CAD and scene scripts:
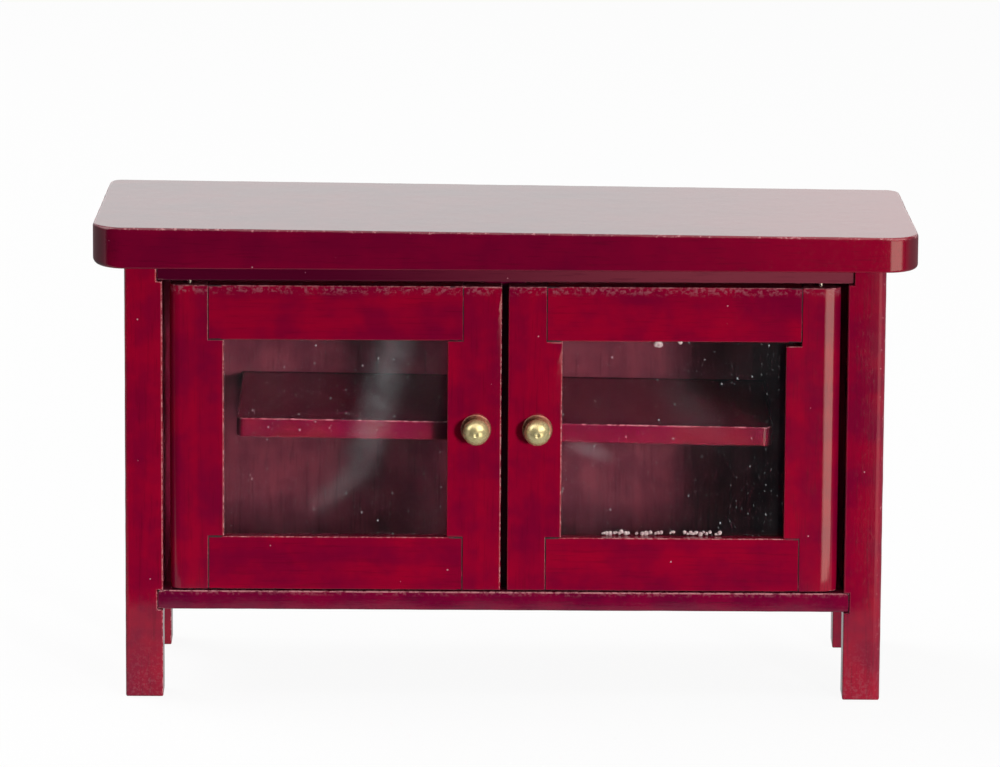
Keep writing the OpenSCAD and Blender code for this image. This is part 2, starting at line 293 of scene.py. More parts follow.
def wood(name, grain, stain, deep, seed, gloss=GLOSS, pores=0.3, relief=1.0, worn=None, bead_and_glint_amount=0.0,
         dust=0.0, scuffs=(), fade=None, broken=False, specular=0.5):
    """Varnished wood whose fibres run along the axis grain, between the tones stain and deep.

    worn is the tone of beads of varnish and rubbed spots on the parts that face up or to the right, and
    wear is how many there are, 0 to 1. The beads there are partly a painted highlight on the sides where the
    light falls. scuffs are (axis, from, to) in mm: pale spots grow from none to many between the two, and at
    the tops of the doors and of the bottom board they are partly a painted highlight. fade is (axis, from,
    to, tone): the colour turns into that tone between them, and on the front rail it turns painted shade
    into a painted sheen.
    broken puts dark stretches where the varnish has cracked along a joint.
    """
    made, graph = new_material(name)
    where = graph.split(millimetres(graph))
    point = shuffled(graph, seed, WOOD_SHIFT)
    stretch = [GRAIN_STRETCH if axis == grain else 1.0 for axis in range(3)]
    fibre = graph.place(point, scale=stretch)

    figure = graph.patches(fibre, *FIGURE)
    cloud = graph.patches(point, *CLOUD)
    fine = graph.noise(fibre, *FINE)
    line = graph.ramp(fine, *LINE_RAMP)

    tone = graph.math("MULTIPLY", cloud, 1.0 - FIGURE_SHARE)
    tone = graph.math("MULTIPLY_ADD", figure, FIGURE_SHARE, tone)
    colour = graph.mix(graph.math("MULTIPLY", tone, STREAKS), stain, deep)
    # on the front rail this fade turns painted shade into a painted sheen
    if fade is not None:
        axis, start, end, faded = fade
        colour = graph.mix(graph.ramp(where[axis], start, end), colour, faded)
    darker = tuple(LINE_TONE * c for c in deep)
    colour = graph.mix(graph.math("MULTIPLY", line, pores), colour, darker)

    across = graph.math("ABSOLUTE", facing(graph, grain))
    end_grain = graph.ramp(across, *END_RAMP)
    soaked = tuple(END_TONE * c for c in deep)
    colour = graph.mix(graph.math("MULTIPLY", end_grain, END_SHARE), colour, soaked)

    mottle = graph.noise(point, *MOTTLE)
    # pale spots; at the tops of the doors and of the bottom board they are partly a painted highlight
    for axis, start, end in scuffs:
        near = graph.ramp(where[axis], start, end)
        spots = graph.math("MULTIPLY", near, graph.ramp(mottle, *SPOT_RAMP))
        colour = graph.mix(graph.math("MULTIPLY", spots, SPOT_SHARE), colour, RUBBED_AND_SHEEN)
    # beads of varnish, partly a painted highlight, only on the sides that face up or to the right, where the
    # light falls
    if worn is not None:
        sunny = graph.math("MAXIMUM", facing(graph, Z_AXIS), facing(graph, X_AXIS))
        low, high = (clean - fall * bead_and_glint_amount for clean, fall in (BEAD_START, BEAD_END))
        beads = graph.ramp(graph.noise(point, *BEADING), low, high)
        beads = graph.math("MULTIPLY", beads, graph.ramp(sunny, *SUNNY_RAMP))
        colour = graph.mix(beads, colour, worn)
    if broken:
        colour = graph.mix(graph.patches(point, *CRACKS), colour, JOINT_DARK)
    if dust > 0.0:
        speck, _ = graph.specks(point, DUST_SCALE, 1.0 - dust, DUST_RADIUS)
        colour = graph.mix(graph.math("MULTIPLY", speck, DUST_SHARE), colour, DUST)

    peel = graph.noise(point, *PEEL)
    normal = graph.bump(fine, FINE_DEPTH * relief)
    normal = graph.bump(peel, PEEL_DEPTH * relief, under=normal)
    normal = graph.bump(graph.ramp(mottle, *LUMP_RAMP), LUMP_DEPTH * relief, under=normal)
    rough = graph.math("MULTIPLY_ADD", line, LINE_ROUGHNESS, gloss)
    rough = graph.math("MULTIPLY_ADD", end_grain, DULL - gloss, rough)
    graph.surface(graph.principled({
        "Base Color": colour,
        "Roughness": rough,
        "IOR": WOOD_IOR,
        "Specular IOR Level": specular,
        "Normal": normal,
    }))
    return made


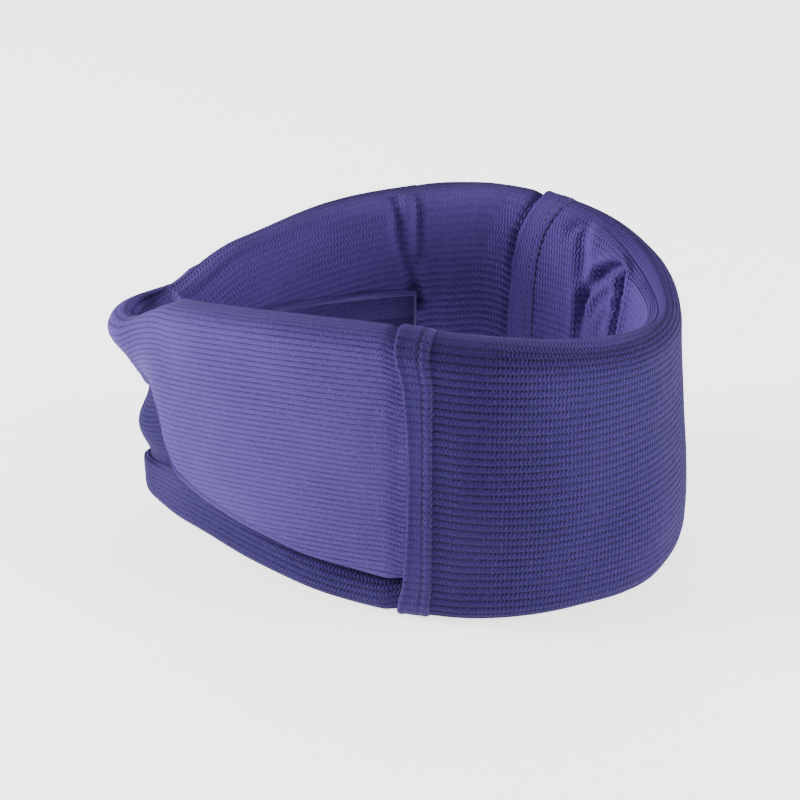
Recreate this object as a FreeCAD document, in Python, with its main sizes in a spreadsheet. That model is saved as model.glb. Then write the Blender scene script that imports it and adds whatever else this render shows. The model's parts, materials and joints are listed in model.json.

Set problem — Your answer consists solely of the lines from the top of the records above through the line that contains "stain and deep.", each echoed exactly.

Solution —
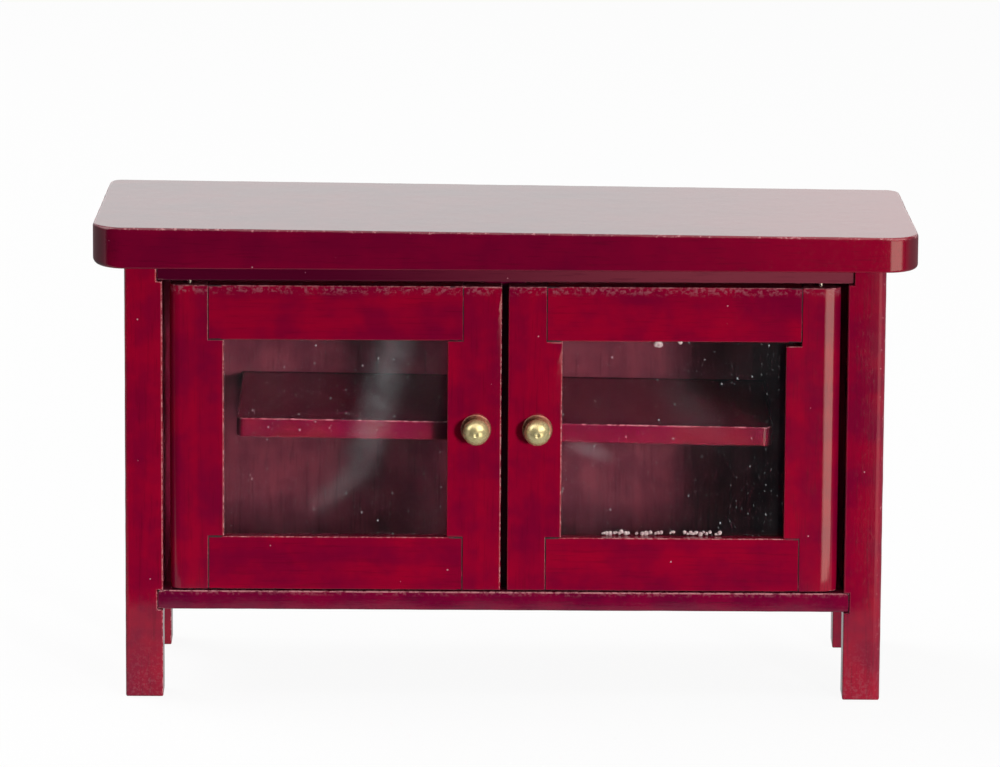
Keep writing the OpenSCAD and Blender code for this image. This is part 2, starting at line 293 of scene.py. More parts follow.
def wood(name, grain, stain, deep, seed, gloss=GLOSS, pores=0.3, relief=1.0, worn=None, bead_and_glint_amount=0.0,
         dust=0.0, scuffs=(), fade=None, broken=False, specular=0.5):
    """Varnished wood whose fibres run along the axis grain, between the tones stain and deep.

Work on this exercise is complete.